Familias enteras, con sus niños y sus ancianos, caminaron
despacio, pero unidos. “Esta es una lucha de la comunidad
entera”, aseguró Piñacué. Los dirigentes se repartieron
500 ataúdes de cartón para recordar a los más de 1200 caídos
en los últimos años. Ellos y los más de 54 mil indígenas
expulsados de sus tierras son las víctimas del gobierno de
Uribe, señaló el dirigente.
Pero la
interminable y colorida fila india que zigzagueaba ayer a lo
largo de la ruta Panamericana en el norte del departamento
del Cauca no tuvo un efecto inmediato en Bogotá. El hombre
duro de Uribe, el ministro de Defensa, Juan Manuel Santos,
evitó la palabra negociación y, en cambio, optó por
acusar a los manifestantes de incentivar el clima de
violencia. Insistió con la supuesta infiltración
guerrillera y agregó un nuevo condimento a la campaña de
descrédito contra los indígenas. “Las protestas son
financiadas con dineros del extranjero”, denunció el
ministro, aunque no presentó pruebas.
Puertas
adentro, el diálogo entre el gobierno y el movimiento indígena
tampoco avanzaba. “Al señor presidente le gusta aplicar
la fuerza, más que negociar”, señaló el presidente de
la Organización Nacional Indígena de Colombia (ONIC), Luis
Elvis Andrade, en conversación telefónica con este diario.

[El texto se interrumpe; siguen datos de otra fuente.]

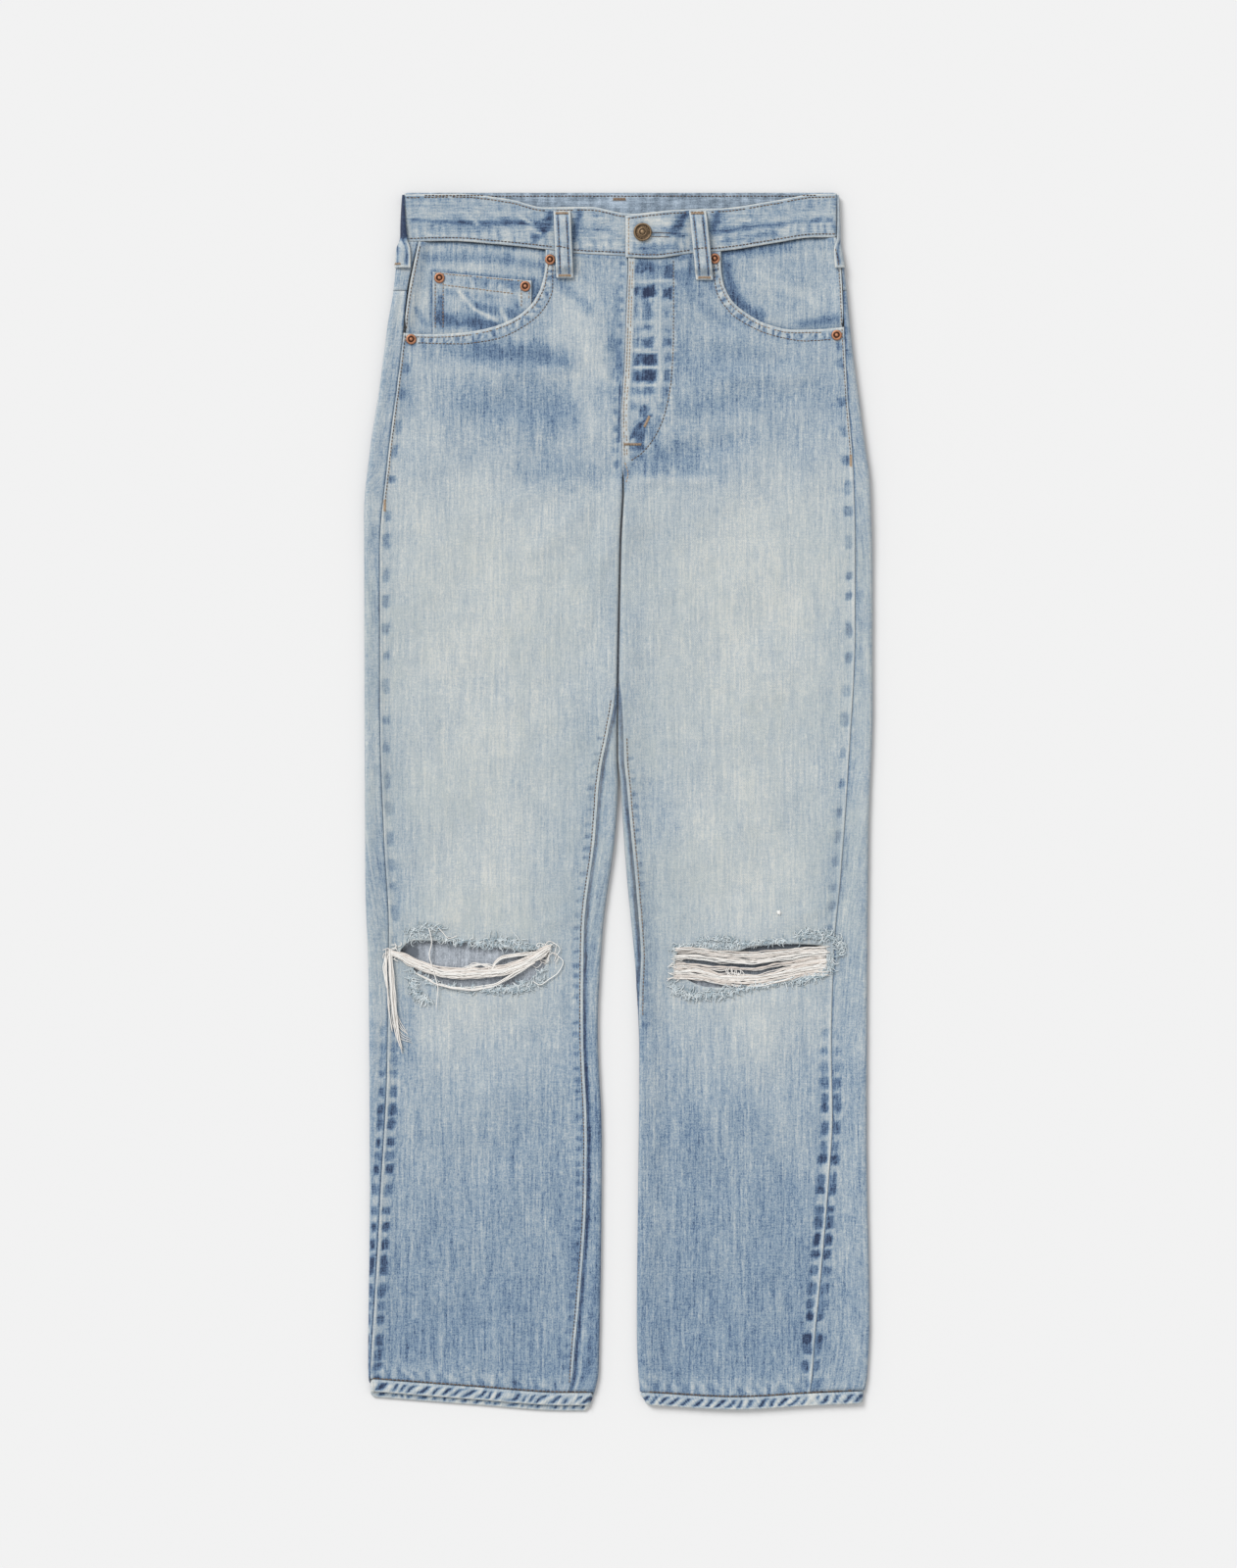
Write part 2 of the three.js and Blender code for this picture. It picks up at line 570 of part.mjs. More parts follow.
// Patch pockets on the seat, lying on the floor under the backs.
const PATCH = { top: 412, side: 278, point: 262, half: 70, taper: 8, middle: 97 };
for (const [side, name] of [[RIGHT, 'right'], [LEFT, 'left']]) {
  const middle = -side.sign * PATCH.middle;
  const outline = [
    [middle - PATCH.half, PATCH.top],
    [middle + PATCH.half, PATCH.top],
    [middle + PATCH.half - PATCH.taper, PATCH.side],
    [middle, PATCH.point],
    [middle - PATCH.half + PATCH.taper, PATCH.side],
  ];
  add(`back_pocket_${name}`, prism(outline, 0, CLOTH), denim());
}

// ---------------------------------------------------------------- fly
const FLY = { low: 345, high: 479, shieldFrom: -10, shieldTo: 44, zipFrom: -6, zipTo: 22 };
const shield = behindFront(RIGHT, FLY.shieldFrom, FLY.shieldTo, FLY.low, FLY.high, FACING_DEPTH, 2, 4);
const zip = behindFront(RIGHT, FLY.zipFrom, FLY.zipTo, FLY.low + 8, FLY.high, COIN_DEPTH, 2, 4);
add('fly_shield', wall(shield, CLOTH), denim());
add('zip', wall(zip, LINING), cotton());

// ---------------------------------------------------------------- belt loops
const LOOP_WIDTH = 14.6;
const LOOP_CLEARANCE = 4.7; // room for a belt between loop and waistband
const FRONT_TOP = BAND_LEVEL_FRONT + BAND / 2; // upper face of the waistband

// A loop on the front: a strip whose two ends lie on the cloth and whose middle stands off it.
function frontLoop(topX, topY, lowX, lowY, base) {
  const arch = [0, 0.06, 0.1, 0.14, 0.18, 0.86, 0.895, 0.93, 0.965, 1];
  const grid = arch.map((v) => {
    const stand = smooth(0.06, 0.18, v) * (1 - smooth(0.86, 0.965, v));
    const x = lerp(lowX, topX, v);
    const z = base + GAP + LOOP / 2 + (LOOP_CLEARANCE - GAP) * stand;
    return steps(-LOOP_WIDTH / 2, LOOP_WIDTH / 2, 2)
      .map((w) => new THREE.Vector3(x + w, lerp(lowY, topY, v), z));
  });
  return wall(grid, LOOP);
}

add('belt_loop_front_right', frontLoop(-50, 522.5, -47.4, 463.3, FRONT_TOP), denim());
add('belt_loop_front_left', frontLoop(70, 522.5, 76.2, 461.5, FRONT_TOP), denim());

// The loop at the middle of the back lies flat under the waistband.
const backLoop = [0, 1].map((v) => steps(-7, 7, 2)
  .map((x) => new THREE.Vector3(x, lerp(476, 538, v), CLOTH / 2)));
add('belt_loop_back', wall(backLoop, CLOTH), denim());

// A side loop goes round the fold at the end of the waistband: turned under at the top and coming
// up over the hip at its lower end. Its rows run round the fold's own section, moved out.
function sideLoop(side, centreX) {
  const clear = curve([[472, 1.9], [484, 2.4], [505, 2.8], [524, 1.4], [537, GAP]]);
  const start = curve([[472, -9], [537, 2.5]]);
  const band = { x: centreX, z: BAND_LEVEL_BACK + BAND_RADIUS, r: BAND_RADIUS + BAND / 2 };
  const grid = [472, 480, 488, 496, 508, 520, 530, 537].map((y) => {
    const sec = legSection(side, Math.min(y, 494));
    const part = smooth(488, 501, y);
    const x = lerp(sec.xo, band.x, part);
    const z = lerp(sec.low + sec.r, band.z, part);
    const r = lerp(sec.r + CLOTH / 2, band.r, part) + clear(y) + CLOTH / 2;
    const round = steps(start(y), start(y) + LOOP_WIDTH, 6).map((s) => {
      if (s < 0) return [x - s, z + r];
      if (s > Math.PI * r) return [x + s - Math.PI * r, z - r];
      return [x - r * Math.sin(s / r), z + r * Math.cos(s / r)];
    });
    return round.reverse().map(([px, pz]) => new THREE.Vector3(px, y, Math.max(CLOTH / 2, pz)));
  });
  return wall(place(side, grid), CLOTH);
}

add('belt_loop_side_right', sideLoop(RIGHT, BAND_RIGHT_X), denim());
add('belt_loop_side_left', sideLoop(LEFT, -BAND_LEFT_X), denim());

// ---------------------------------------------------------------- button and rivets
function turned(profile, segments, x, y, z) {
  const lathe = new THREE.LatheGeometry(profile.map(([r, h]) => new THREE.Vector2(r, h)), segments);
  lathe.rotateX(Math.PI / 2);
  lathe.translate(x, y, z);
  return weld(lathe);
}

const shankFoot = BAND_LEVEL_FRONT + BAND / 2 + GAP;
const capFoot = lapTop + GAP - shankFoot;
const buttonProfile = [
  [0, 0],
  [BUTTON.shank, 0],
  [BUTTON.shank, capFoot],
  [BUTTON.radius, capFoot],
  [BUTTON.radius, capFoot + BUTTON.cap * 0.55],
  [BUTTON.radius * 0.84, capFoot + BUTTON.cap],
  [BUTTON.radius * 0.7, capFoot + BUTTON.cap * 0.75],
  [BUTTON.radius * 0.3, capFoot + BUTTON.cap * 0.75],
  [0, capFoot + BUTTON.cap],
];
add('waist_button', turned(buttonProfile, 20, BUTTON.x, BUTTON.y, shankFoot), bronze());

// A rivet stands on a face of the front, square to it: depth is the face's distance below the
// front's mid-surface.
const RIVET_RADIUS = 4.6;
const rivetProfile = [[0, 0], [RIVET_RADIUS, 0], [RIVET_RADIUS, 0.7], [3.4, 1.3], [2.1, 1], [1.4, 1.9],
  [0, 2.1]];
function rivet(side, x, y, depth) {
  const level = (px, py) => legSection(side, py).upper(px, false);
  const reach = RIVET_RADIUS;
  const slopeX = (level(x + reach, y) - level(x - reach, y)) / (2 * reach);
  const normal = new THREE.Vector3(-slopeX * side.sign, 0, 1).normalize();
  const lathe = new THREE.LatheGeometry(rivetProfile.map(([r, h]) => new THREE.Vector2(r, h)), 12);
  const turn = new THREE.Quaternion().setFromUnitVectors(new THREE.Vector3(0, 1, 0), normal);
  lathe.applyQuaternion(turn);
  const foot = new THREE.Vector3(side.sign * x, y, level(x, y));
  foot.addScaledVector(normal, -depth + GAP);
  lathe.translate(foot.x, foot.y, foot.z);
  return weld(lathe);
}

const ON_FRONT = -CLOTH / 2 - 0.15;
const ON_COIN_POCKET = COIN_DEPTH - LINING / 2;
const RIVETS = [
  [RIGHT, -60.5, 479.6, ON_FRONT],
  [RIGHT, -183.6, 409, ON_FRONT],
  [LEFT, -85.2, 480.4, ON_FRONT],
  [LEFT, -193.2, 412.5, ON_FRONT],
  [RIGHT, -158.6, 463.6, ON_COIN_POCKET],
  [RIGHT, -82.6, 456.2, ON_COIN_POCKET],
];
RIVETS.forEach(([side, x, y, depth], i) => {
  add(`rivet_${i + 1}`, rivet(side, x, y, depth), copper());
});

export default jeans;
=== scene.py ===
"""The looks of a pair of ripped jeans laid flat on their back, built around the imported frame.

Lengths below are millimetres and are scaled to metres where a mesh is made. +Y runs to the waist, +Z up
out of the front. "Right" and "left" are the wearer's, so the right leg lies at -X. Every cloth piece is
a thin shell about a grid of mid-surface points that follows its solid in the frame.
"""
import json
import math
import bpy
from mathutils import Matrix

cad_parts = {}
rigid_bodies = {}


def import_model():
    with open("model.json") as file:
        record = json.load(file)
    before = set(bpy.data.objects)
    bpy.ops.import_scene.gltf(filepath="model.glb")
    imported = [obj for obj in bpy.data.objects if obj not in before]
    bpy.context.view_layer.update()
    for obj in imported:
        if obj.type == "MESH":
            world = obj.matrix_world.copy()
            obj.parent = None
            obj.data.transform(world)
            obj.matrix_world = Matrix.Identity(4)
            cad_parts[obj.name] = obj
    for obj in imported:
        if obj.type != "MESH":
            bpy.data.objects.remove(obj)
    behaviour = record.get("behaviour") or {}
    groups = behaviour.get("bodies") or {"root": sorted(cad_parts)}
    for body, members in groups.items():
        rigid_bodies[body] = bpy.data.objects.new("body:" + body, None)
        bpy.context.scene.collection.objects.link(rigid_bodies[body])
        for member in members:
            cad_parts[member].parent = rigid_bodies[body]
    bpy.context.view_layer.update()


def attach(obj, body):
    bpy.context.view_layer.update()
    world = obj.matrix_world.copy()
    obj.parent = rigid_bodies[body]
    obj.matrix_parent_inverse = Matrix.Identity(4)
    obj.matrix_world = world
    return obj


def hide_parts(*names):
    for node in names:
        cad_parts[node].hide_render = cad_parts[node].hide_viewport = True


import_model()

from types import SimpleNamespace

import bpy
import numpy as np
from mathutils import Vector
from mathutils.bvhtree import BVHTree

MM = 0.001
ROOT = "root"

# ------------------------------------------------------------------ sizes shared with the frame
CLOTH = 1.2
BAND = 2.4
HEM = 3.0
LINING = 1.0
LOOP = 1.8
GAP = 0.3
SEAM = 0.3
WAIST_BACK = 539.5
WAIST_SEAM_BACK = 501.0
CROTCH = 272.0
CROTCH_CURVE = 26.0
FRONT_WARP = 440.0
HEM_WARP = -480.0
LOWEST_ROW = -505.0
HEM_DEPTH = 11.0
SEAT_LEVEL = CLOTH + GAP + CLOTH / 2
LEG_LEVEL = CLOTH / 2
BAND_LEVEL_BACK = CLOTH + GAP + BAND / 2
BAND_LEVEL_FRONT = 6.4
BAND_RADIUS = (BAND_LEVEL_FRONT - BAND_LEVEL_BACK) / 2
BAND_RIGHT_X = -190.5 + BAND / 2 + BAND_RADIUS
BAND_LEFT_X = 194 - BAND / 2 - BAND_RADIUS
LAP_RISE = BAND + GAP
FLY_RISE = 0.9
FOLD_REACH = 24.0
LAP_EDGE, UNDERLAP_END, LAP_FLAT, LAP_DOWN = 6.3, 43.0, 46.0, 60.0
BUTTON_X, BUTTON_Y = 21.3, 503.5


# ------------------------------------------------------------------ small mathematics
class Curve:
    """Smooth curve through (t, value) points, with no overshoot between them."""

    def __init__(self, *points):
        self.t = np.array([p[0] for p in points], float)
        self.v = np.array([p[1] for p in points], float)
        slope = np.diff(self.v) / np.diff(self.t)
        self.m = np.zeros_like(self.v)
        self.m[0], self.m[-1] = slope[0], slope[-1]
        same = slope[:-1] * slope[1:] > 0
        both = slope[:-1] + slope[1:]
        self.m[1:-1][same] = (2 * slope[:-1] * slope[1:])[same] / both[same]

    def __call__(self, t):
        t = np.clip(np.asarray(t, float), self.t[0], self.t[-1])
        i = np.clip(np.searchsorted(self.t, t) - 1, 0, len(self.t) - 2)
        h = self.t[i + 1] - self.t[i]
        u = (t - self.t[i]) / h
        return ((1 + 2 * u) * (1 - u) ** 2 * self.v[i] + u * (1 - u) ** 2 * h * self.m[i]
                + u * u * (3 - 2 * u) * self.v[i + 1] + u * u * (u - 1) * h * self.m[i + 1])


def lerp(a, b, u):
    return a + (b - a) * u


def smooth(a, b, v):
    u = np.clip((np.asarray(v, float) - a) / (b - a), 0, 1)
    return u * u * (3 - 2 * u)


def bell(distance, width):
    return np.exp(-(np.asarray(distance) / width) ** 2)


def ripple(x, y, size, seed, across=1.0):
    """Smooth unevenness from -1 to 1, about `size` mm long. across > 1 squeezes it along x."""
    draw = np.random.default_rng(seed)
    total = np.zeros(np.broadcast(x, y).shape)
    for _ in range(7):
        a, phase = draw.uniform(0, math.tau, 2)
        k = math.tau / (size * draw.uniform(0.8, 1.7))
        total = total + np.sin(k * (across * x * math.cos(a) + y * math.sin(a)) + phase)
    return total / 3.2


def beside(x, y, x0, y0, x1, y1):
    """Distance from a segment, and how far along it the nearest point is."""
    dx, dy = x1 - x0, y1 - y0
    u = np.clip(((x - x0) * dx + (y - y0) * dy) / (dx * dx + dy * dy), 0, 1)
    return np.hypot(x - x0 - u * dx, y - y0 - u * dy), u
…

“El argumento del gobierno para no dialogar es que somos
violentos. Pero a los que nos mataron compañeros es a
nosotros”, recordó.
Según
Andrade, el gobierno está esquivando el problema de fondo.
“Ofrecen tierras, pero sólo a las comunidades del
Cauca”, señaló y su voz empezó a impregnarse de bronca.
“Hay 400 mil indígenas sin tierra en el país, ¡400
mil!”. La mayoría, explicó, fueron forzados a
abandonarlas por los paramilitares y las guerrillas durante
la última década. “No somos unos radicales o violentos.
Aquí hay una crisis social que el gobierno se niega a
reconocer”, agregó. Los empleados estatales convocaron a
un paro nacional para mañana en apoyo a los indígenas.